The main difference between REITs and real estate crowdfunding is liquidity. REITs are traded on stock exchanges where you can buy and sell shares easily, while real estate crowdfunding typically involves longer lock-in periods when your investment is less accessible.

The potential returns can also vary between these two investment methods. REITs generally offer lower but more stable returns, given their requirement to pay dividends and their diversified portfolios. Real estate crowdfunding, while riskier, can potentially offer higher returns, especially if investing in high-growth projects.

Pros and cons of REITs

REITs come with their own benefits and drawbacks, so it’s important to weigh these factors carefully before deciding if this investment strategy aligns with your financial goals.

REIT pros

  • Liquidity: You can easily buy and sell shares on the stock market so you can quickly access your capital if needed. Direct real estate investments can take months to sell.
  • Steady income: REITs are required to distribute at least 90% of their taxable income to shareholders, ensuring a consistent income stream.
  • Diversification: By holding shares in a REIT, you gain exposure to multiple property types and locations and reduce the risk associated with any single asset. This diversification helps protect your investment against market downturns in specific sectors.
  • Professional management: Properties are managed by experienced professionals. This means you don’t need to worry about day-to-day property management responsibilities like maintenance and tenant issues.

REIT cons

  • Market volatility: REIT share prices can fluctuate with the stock market. This volatility can impact your investment’s value, even if the underlying real estate is performing well.
  • Limited growth potential: Because REITs distribute most of their income as dividends, they may have fewer funds available to purchase new properties or invest in significant upgrades. This can limit the potential for rapid growth in your investment.
  • Tax implications: Unlike qualified dividends from other stocks, REIT dividends are typically taxed as ordinary income, which could result in a higher tax burden.
  • Less control: As a REIT investor, you are one of many shareholders and have no influence over which properties are bought or how they are managed.

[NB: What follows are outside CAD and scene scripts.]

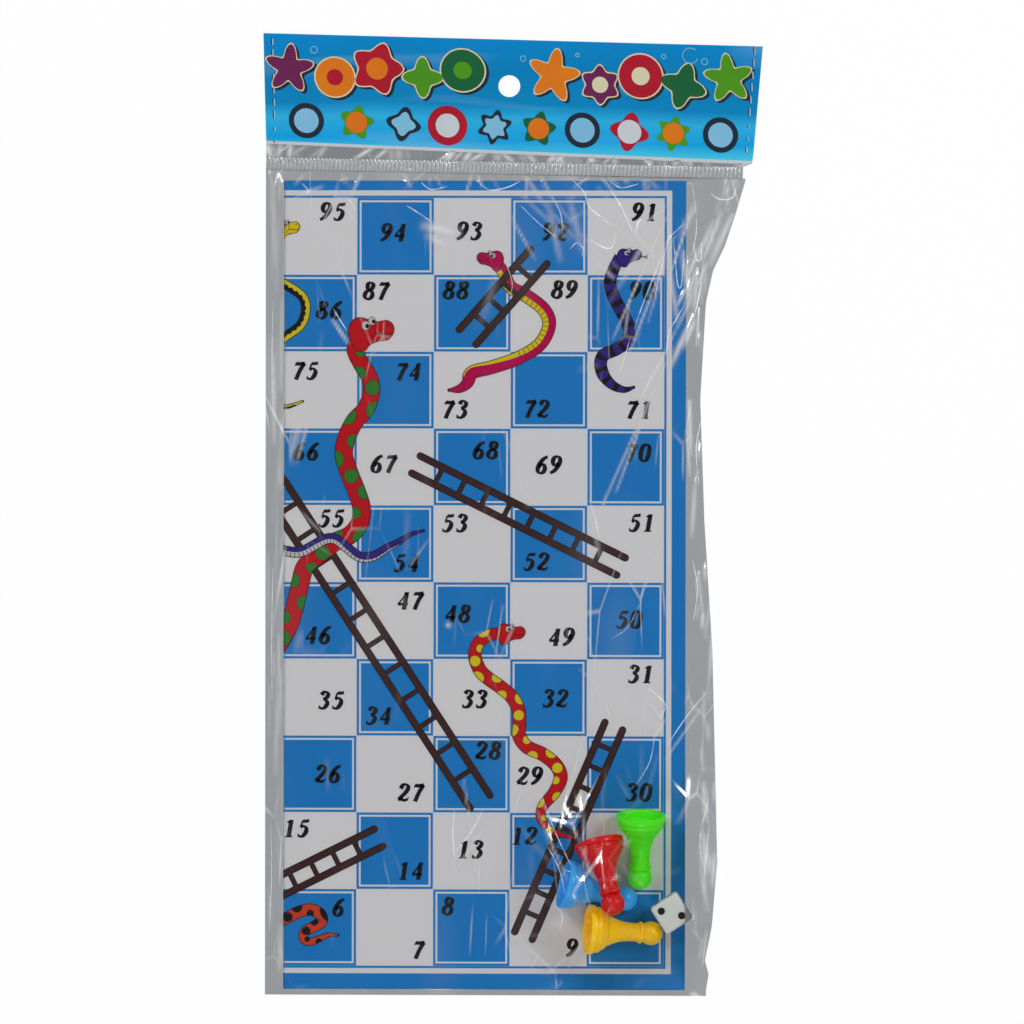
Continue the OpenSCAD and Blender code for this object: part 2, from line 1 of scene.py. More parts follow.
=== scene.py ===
"""Dresses the folded snakes and ladders board, its loose pieces and its header bag.

Lengths are in millimetres inside the classes and become metres when a mesh is built.
"""
import logging
import math
from dataclasses import dataclass
from enum import Enum
from typing import ClassVar

import bpy
import numpy as np
from mathutils import Euler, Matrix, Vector


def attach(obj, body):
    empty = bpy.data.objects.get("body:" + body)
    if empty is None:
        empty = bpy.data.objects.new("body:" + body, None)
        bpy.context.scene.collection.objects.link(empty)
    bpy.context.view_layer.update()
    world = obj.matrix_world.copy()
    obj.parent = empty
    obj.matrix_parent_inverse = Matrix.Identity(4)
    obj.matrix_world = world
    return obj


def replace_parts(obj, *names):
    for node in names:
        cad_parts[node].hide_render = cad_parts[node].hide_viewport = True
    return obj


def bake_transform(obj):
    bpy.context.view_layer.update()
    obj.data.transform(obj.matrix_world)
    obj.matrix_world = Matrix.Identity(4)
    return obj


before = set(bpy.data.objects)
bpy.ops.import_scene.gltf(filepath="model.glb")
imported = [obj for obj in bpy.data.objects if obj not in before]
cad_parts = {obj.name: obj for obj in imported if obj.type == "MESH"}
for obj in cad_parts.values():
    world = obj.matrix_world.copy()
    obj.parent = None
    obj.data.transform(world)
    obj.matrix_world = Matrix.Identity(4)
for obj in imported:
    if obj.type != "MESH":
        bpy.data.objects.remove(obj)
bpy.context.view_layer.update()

MM = 0.001
FULL_TURN = 2 * math.pi
LOG = logging.getLogger("pack")
Point = tuple[float, float]
Space = tuple[float, float, float]
Colour = tuple[int, int, int]


# ---- finishes ----------------------------------------------------------------------------------


def linear(*colour: int) -> tuple[float, float, float, float]:
    """Turns a colour as seen on a screen, 0 to 255, into the shader's linear colour with full alpha."""
    parts = [v / 255 for v in colour]
    return (*[v / 12.92 if v <= 0.04045 else ((v + 0.055) / 1.055) ** 2.4 for v in parts], 1.0)


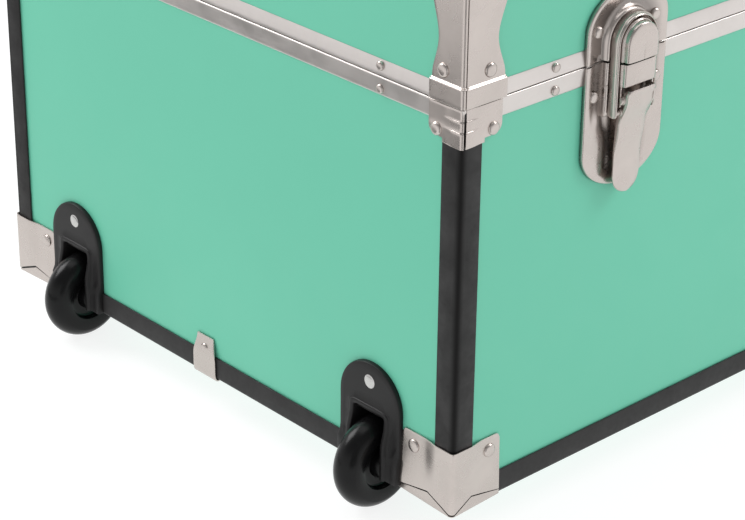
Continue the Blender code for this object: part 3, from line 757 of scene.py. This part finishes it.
def rivets():
    """The domed rivets of the corners, clamps and bands, one piece for each body."""
    base, lid = Shape(), Shape()
    # each row: distances in from the corner on the end and on the long side, height, out, radius, rise
    on_base = [
        (16.6, 20.0, BASE_HIGH - 15.2, 2.1, 3.8, 1.8), (29.5, 26.4, 28.9, 1.0, 4.0, 1.6),
        (60, 65.5, BASE_HIGH - 7.4, 1.2, 2.7, 1.3),
    ]
    for corner, (sx, sy) in CORNERS.items():
        for half in (END, LONG):
            side = side_of(corner, half)
            edge, sign = (Y_FACE[sy], sy) if half == END else (X_FACE[sx], sx)
            out = lid_corner_out(17.6, half) - 0.1
            on_lid = [
                (FOOT[END] * 0.60, FOOT[LONG] * 0.60, BASE_HIGH + 17.4, out, 4.0, 1.8),
                (60, 65.5, BASE_HIGH + 5.4, 1.2, 2.7, 1.3),
            ]
            for shape, heads in ((lid, on_lid), (base, on_base)):
                for by_end, by_long, *place in heads:
                    shape.rivet_on(side, edge - sign * (by_end if half == END else by_long), *place)
        for u, v in ((16.5, 8.5), (8.5, 15.5)):
            lid.rivet(inward(corner, u, v, TOP + 2.8), (0, 0, 1), 3.3, 1.5)
    for side in ("wheel_end", "handle_end"):
        base.rivet_on(side, halfway(f"edge_clamp_{side}", Y), 16.6, 1.7, 3.1, 1.5)
    base.build("base_rivets", NICKEL, "base")
    lid.build("lid_rivets", NICKEL, "lid")


# ---- wheels
def arch(centre, half, straight, rise, low, turns=24, sides=8, square=1.0):
    """An arch outline: up one side, over the top and down the other, as (across, height). The top is an
    ellipse, or closer to a rectangle as square drops below 1."""
    left = [(centre - half, z) for z in spread(low, straight, sides)]
    over = []
    for x, z in arc((0, 0), (1, 1), 180, 0, turns)[1:-1]:
        over.append((centre + math.copysign(abs(x) ** square, x) * half, straight + z ** square * rise))
    return left + over + [(centre + half, z) for z in spread(straight, low, sides)]


def wheel_housings():
    """Arched plates round open wells. A raised rim round each slot grows into two ribbed cheeks."""
    for side in ("front", "back"):
        node = f"wheel_housing_{side}"
        low, high = corner_of(node, 0), corner_of(node, 1)
        centre, half = (low.y + high.y) / 2, (high.y - low.y) / 2 - 0.7
        tall = high.z - UNDER
        slot, face = SLOT_HALF, 3.1
        levels = [
            # half width, straight part's height, rise of the top, out, swell of the lower cheeks, squareness
            (half, tall - half, half, 0.2, 0, 1),
            (half, tall - half, half, face - 0.9, 0, 1),
            (half - 0.35, tall - half, half - 0.35, face - 0.25, 0, 1),
            (half - 1.1, tall - half, half - 1.1, face, 0, 1),
            (half - 3.5, tall - half, half - 5, face, 0, 0.95),
            (20.5, 34.0, 13.0, face, 0, 0.75),
            (17.6, 33.0, 9.0, face, 0.2, 0.45),
            (17.2, 33.0, 8.6, face + 0.15, 1.3, 0.38),
            (16.0, 33.0, 7.7, face + 0.2, 1.5, 0.36),
            (15.6, 33.0, 7.4, face + 0.7, 2.6, 0.34),
            (14.9, 33.0, 6.8, face + 0.9, 2.9, 0.33),
            (13.7, 33.0, 5.8, face + 0.9, 3.0, 0.32),
            (slot + 0.4, 33.0, 5.0, face + 0.6, 2.9, 0.3),
            (slot, 33.0, 4.6, face, 2.4, 0.3),
            (slot, 33.0, 4.6, 0.5, 0, 0.3),
            (slot - 0.02, 32.0, WELL_TOP - 32.0, 0.3, 0, 0.3),
            (slot - 0.02, 32.0, WELL_TOP - 32.0, -33.0, 0, 0.3),
        ]
        rows = []
        for wide, straight, rise, out, swell, square in levels:
            row = []
            for y, z in arch(centre, wide, straight, rise, -0.3, 24, 14, square):
                cheek = swell * (1 - ease(z, 18, 34))
                flare = 2.1 * (1 - ease(z, 12.5, 17.5)) if out > 0.5 else 0
                row.append(on_side("wheel_end", y, z, out + max(cheek, flare)))
            rows.append(row)
        shape = Shape().grid(rows)
        shape.faces.append(tuple(range(len(shape.points) - len(rows[0]), len(shape.points))))
        shape.build(node, PLASTIC, "base", thick=1.4, outward=(-1, 0, 0), bevel=0.25)
        head = Shape().rivet_on("wheel_end", centre, tall - 11.2, face, 4.1, 0.55)
        head.build(f"{node}_rivet", STEEL, "base")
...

This lack of control may be a drawback if you prefer a hands-on approach to your investments.

Pros and cons of real estate crowdfunding

Like REITs, real estate crowdfunding also has unique benefits and drawbacks to consider before choosing this investment strategy.

Real estate crowdfunding pros

  • Lower barrier to entry: Real estate crowdfunding lets you invest with smaller amounts of capital. This makes real estate crowdfunding accessible to a broader range of investors, so you can participate in real estate deals without needing large sums of money.
  • Direct project selection: You can choose specific properties or projects that align with your interests. This level of control lets you tailor your investments to your knowledge or preferences, potentially leading to higher returns.
  • Potential for higher returns: Certain projects may offer greater income potential compared to REITs. Since you are investing in individual projects, there is an opportunity to earn more if the project performs well.

Real estate crowdfunding cons

  • Illiquidity: Unlike REITs, where shares can be easily traded, real estate crowdfunding typically requires you to commit your capital for years until the project is completed or sold. This lack of liquidity is a significant drawback when you need quick access to your money.
  • Higher risk: Unlike REITs, which spread risk across many properties, crowdfunding investments are concentrated in a single project. This means that if the project fails, you could lose your entire investment.
  • Less diversification: Investment is often concentrated in a single project or a few properties. This lack of diversification means your returns are heavily dependent on the success of a limited number of investments.

Investor considerations

Choosing between REITs vs real estate crowdfunding depends on your financial goals, risk tolerance, and investment plan. Here are a few aspects to consider before making your decision:

Level of control

REITs offer minimal control, as you invest in a professionally managed portfolio of properties. This hands-off approach is ideal for those who prefer passive income. Real estate crowdfunding lets you choose specific projects, giving you more control over where your money goes and the potential outcomes of your investment.

Income potential

REITs often provide steady income through regular dividends, making them attractive for investors seeking consistent cash flow. Real estate crowdfunding might offer higher returns – especially if you invest in successful projects – but these returns can be less predictable and may take longer.

Investment timeline

REITs offer more liquidity, so you can sell shares relatively easily when you need to access your money. Real estate crowdfunding often requires a longer-term commitment, with funds locked in until the project reaches a specific milestone or completion.

Diversification strategy

REITs provide instant diversification across various properties and sectors, which can reduce risk. Real estate crowdfunding, while allowing for targeted investments, may offer less diversification since your money is typically concentrated in fewer projects.